• What to do: Quote the lines exactly, starting with the line that contains "for side, side_name" and ending with the line that contains "imported = [obj", and leave out all other lines.

• Given information:
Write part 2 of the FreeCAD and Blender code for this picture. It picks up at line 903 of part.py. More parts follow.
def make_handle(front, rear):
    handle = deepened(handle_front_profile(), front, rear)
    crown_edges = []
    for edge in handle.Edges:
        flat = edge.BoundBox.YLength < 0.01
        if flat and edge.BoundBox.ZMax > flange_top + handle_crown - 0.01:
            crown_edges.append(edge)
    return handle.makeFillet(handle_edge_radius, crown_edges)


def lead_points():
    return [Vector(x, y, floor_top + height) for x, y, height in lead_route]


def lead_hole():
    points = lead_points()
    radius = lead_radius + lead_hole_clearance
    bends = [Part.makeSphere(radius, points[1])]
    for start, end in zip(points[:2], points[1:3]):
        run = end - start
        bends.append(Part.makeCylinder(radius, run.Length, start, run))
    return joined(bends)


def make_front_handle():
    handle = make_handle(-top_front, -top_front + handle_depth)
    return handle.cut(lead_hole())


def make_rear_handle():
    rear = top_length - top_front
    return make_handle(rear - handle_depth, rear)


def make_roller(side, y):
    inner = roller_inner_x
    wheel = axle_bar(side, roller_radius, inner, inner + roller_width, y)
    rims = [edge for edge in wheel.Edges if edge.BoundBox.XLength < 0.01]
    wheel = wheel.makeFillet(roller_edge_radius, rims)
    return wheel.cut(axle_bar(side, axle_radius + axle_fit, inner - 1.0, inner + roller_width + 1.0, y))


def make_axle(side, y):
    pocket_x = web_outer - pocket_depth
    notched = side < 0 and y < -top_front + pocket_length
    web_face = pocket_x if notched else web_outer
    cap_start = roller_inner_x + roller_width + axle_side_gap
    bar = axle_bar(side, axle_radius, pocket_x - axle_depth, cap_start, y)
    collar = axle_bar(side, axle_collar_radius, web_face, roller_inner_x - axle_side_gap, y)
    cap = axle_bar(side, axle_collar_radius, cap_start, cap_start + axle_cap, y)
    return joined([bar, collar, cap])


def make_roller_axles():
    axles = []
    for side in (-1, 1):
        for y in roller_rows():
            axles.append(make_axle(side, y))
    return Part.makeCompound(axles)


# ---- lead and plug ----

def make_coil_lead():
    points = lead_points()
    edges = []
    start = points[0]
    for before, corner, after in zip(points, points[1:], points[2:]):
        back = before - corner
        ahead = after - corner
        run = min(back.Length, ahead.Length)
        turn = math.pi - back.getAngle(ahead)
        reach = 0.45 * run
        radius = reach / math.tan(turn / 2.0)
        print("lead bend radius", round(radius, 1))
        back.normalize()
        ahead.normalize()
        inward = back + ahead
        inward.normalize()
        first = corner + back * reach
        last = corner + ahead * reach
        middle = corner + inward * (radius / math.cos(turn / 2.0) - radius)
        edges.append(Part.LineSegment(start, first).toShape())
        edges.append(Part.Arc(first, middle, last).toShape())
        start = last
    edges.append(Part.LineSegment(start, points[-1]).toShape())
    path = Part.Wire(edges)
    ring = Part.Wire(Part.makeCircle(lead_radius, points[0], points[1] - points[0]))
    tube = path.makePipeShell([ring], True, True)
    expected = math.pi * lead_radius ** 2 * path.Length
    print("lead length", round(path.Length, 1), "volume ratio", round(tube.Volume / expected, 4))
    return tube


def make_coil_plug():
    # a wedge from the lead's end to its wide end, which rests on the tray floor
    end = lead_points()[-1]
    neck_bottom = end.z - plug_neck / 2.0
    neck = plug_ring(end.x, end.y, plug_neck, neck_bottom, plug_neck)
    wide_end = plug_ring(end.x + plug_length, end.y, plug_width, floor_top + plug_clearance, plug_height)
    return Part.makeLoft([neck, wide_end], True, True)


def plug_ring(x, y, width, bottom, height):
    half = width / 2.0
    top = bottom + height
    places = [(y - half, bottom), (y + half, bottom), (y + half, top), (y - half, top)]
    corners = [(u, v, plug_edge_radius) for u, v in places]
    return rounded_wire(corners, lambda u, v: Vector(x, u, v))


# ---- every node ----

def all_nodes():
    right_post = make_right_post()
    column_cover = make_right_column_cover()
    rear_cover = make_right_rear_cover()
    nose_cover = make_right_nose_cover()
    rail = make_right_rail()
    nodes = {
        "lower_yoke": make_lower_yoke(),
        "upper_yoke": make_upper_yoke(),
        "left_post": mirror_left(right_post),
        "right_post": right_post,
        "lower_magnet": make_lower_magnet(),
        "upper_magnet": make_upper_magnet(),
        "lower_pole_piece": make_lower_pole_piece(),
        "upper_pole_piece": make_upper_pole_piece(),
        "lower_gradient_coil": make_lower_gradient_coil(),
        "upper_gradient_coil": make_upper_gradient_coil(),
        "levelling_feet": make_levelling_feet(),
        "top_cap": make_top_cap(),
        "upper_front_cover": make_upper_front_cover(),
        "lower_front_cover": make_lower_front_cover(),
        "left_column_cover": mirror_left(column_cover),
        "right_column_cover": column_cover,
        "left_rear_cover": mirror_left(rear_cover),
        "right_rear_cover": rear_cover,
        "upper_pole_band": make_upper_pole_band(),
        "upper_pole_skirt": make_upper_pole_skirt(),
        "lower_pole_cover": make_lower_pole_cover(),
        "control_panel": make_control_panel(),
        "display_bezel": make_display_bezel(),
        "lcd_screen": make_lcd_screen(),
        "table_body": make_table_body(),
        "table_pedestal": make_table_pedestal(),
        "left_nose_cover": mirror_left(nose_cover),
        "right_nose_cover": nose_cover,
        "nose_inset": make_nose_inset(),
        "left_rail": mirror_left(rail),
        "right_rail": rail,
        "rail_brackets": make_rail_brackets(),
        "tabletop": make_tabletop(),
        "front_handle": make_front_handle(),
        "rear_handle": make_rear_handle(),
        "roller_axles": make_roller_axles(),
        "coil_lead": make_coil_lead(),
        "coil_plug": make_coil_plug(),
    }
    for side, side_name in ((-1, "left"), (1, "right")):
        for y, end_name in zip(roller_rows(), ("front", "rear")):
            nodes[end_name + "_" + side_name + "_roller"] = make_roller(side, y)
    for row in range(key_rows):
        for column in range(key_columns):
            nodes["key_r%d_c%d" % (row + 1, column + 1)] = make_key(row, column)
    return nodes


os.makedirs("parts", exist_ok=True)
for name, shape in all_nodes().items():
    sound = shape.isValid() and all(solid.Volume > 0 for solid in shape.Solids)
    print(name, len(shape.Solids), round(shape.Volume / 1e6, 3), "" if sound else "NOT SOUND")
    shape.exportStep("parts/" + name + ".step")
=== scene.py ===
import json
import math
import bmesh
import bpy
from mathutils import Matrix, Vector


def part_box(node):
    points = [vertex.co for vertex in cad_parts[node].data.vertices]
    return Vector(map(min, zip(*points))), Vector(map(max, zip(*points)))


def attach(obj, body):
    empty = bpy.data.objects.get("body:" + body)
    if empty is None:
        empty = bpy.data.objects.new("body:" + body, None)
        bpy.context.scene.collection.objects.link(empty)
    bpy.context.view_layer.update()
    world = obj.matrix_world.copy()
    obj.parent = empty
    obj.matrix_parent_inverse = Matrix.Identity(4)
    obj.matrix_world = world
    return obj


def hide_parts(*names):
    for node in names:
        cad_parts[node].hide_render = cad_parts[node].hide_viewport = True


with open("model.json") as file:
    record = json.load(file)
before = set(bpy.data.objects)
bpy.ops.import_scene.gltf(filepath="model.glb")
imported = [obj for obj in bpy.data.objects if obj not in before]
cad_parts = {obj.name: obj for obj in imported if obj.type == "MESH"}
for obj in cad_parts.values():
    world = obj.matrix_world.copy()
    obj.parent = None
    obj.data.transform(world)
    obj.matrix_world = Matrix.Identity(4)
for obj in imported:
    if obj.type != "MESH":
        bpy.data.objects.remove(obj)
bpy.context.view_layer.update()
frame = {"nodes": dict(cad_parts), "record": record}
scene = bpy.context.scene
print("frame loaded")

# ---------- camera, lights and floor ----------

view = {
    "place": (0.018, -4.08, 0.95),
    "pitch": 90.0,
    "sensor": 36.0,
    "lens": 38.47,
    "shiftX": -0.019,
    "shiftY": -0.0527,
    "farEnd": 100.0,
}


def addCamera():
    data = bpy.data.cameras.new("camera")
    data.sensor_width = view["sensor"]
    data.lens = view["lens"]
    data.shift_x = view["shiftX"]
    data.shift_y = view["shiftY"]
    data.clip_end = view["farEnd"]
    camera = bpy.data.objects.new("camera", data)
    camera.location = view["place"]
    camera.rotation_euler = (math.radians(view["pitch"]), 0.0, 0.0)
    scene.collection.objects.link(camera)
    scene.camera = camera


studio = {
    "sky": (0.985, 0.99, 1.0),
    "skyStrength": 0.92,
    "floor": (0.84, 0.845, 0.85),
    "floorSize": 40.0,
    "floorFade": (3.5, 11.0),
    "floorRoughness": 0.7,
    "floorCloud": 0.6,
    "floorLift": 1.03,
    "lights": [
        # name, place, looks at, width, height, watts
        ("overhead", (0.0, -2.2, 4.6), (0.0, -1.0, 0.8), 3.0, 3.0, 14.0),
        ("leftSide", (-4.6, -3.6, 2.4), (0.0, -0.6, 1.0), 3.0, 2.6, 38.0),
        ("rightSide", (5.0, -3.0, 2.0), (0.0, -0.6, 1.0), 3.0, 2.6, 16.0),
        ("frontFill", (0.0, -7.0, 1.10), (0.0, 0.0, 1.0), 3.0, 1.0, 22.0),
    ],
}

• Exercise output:
    for side, side_name in ((-1, "left"), (1, "right")):
        for y, end_name in zip(roller_rows(), ("front", "rear")):
            nodes[end_name + "_" + side_name + "_roller"] = make_roller(side, y)
    for row in range(key_rows):
        for column in range(key_columns):
            nodes["key_r%d_c%d" % (row + 1, column + 1)] = make_key(row, column)
    return nodes


os.makedirs("parts", exist_ok=True)
for name, shape in all_nodes().items():
    sound = shape.isValid() and all(solid.Volume > 0 for solid in shape.Solids)
    print(name, len(shape.Solids), round(shape.Volume / 1e6, 3), "" if sound else "NOT SOUND")
    shape.exportStep("parts/" + name + ".step")
=== scene.py ===
import json
import math
import bmesh
import bpy
from mathutils import Matrix, Vector


def part_box(node):
    points = [vertex.co for vertex in cad_parts[node].data.vertices]
    return Vector(map(min, zip(*points))), Vector(map(max, zip(*points)))


def attach(obj, body):
    empty = bpy.data.objects.get("body:" + body)
    if empty is None:
        empty = bpy.data.objects.new("body:" + body, None)
        bpy.context.scene.collection.objects.link(empty)
    bpy.context.view_layer.update()
    world = obj.matrix_world.copy()
    obj.parent = empty
    obj.matrix_parent_inverse = Matrix.Identity(4)
    obj.matrix_world = world
    return obj


def hide_parts(*names):
    for node in names:
        cad_parts[node].hide_render = cad_parts[node].hide_viewport = True


with open("model.json") as file:
    record = json.load(file)
before = set(bpy.data.objects)
bpy.ops.import_scene.gltf(filepath="model.glb")
imported = [obj for obj in bpy.data.objects if obj not in before]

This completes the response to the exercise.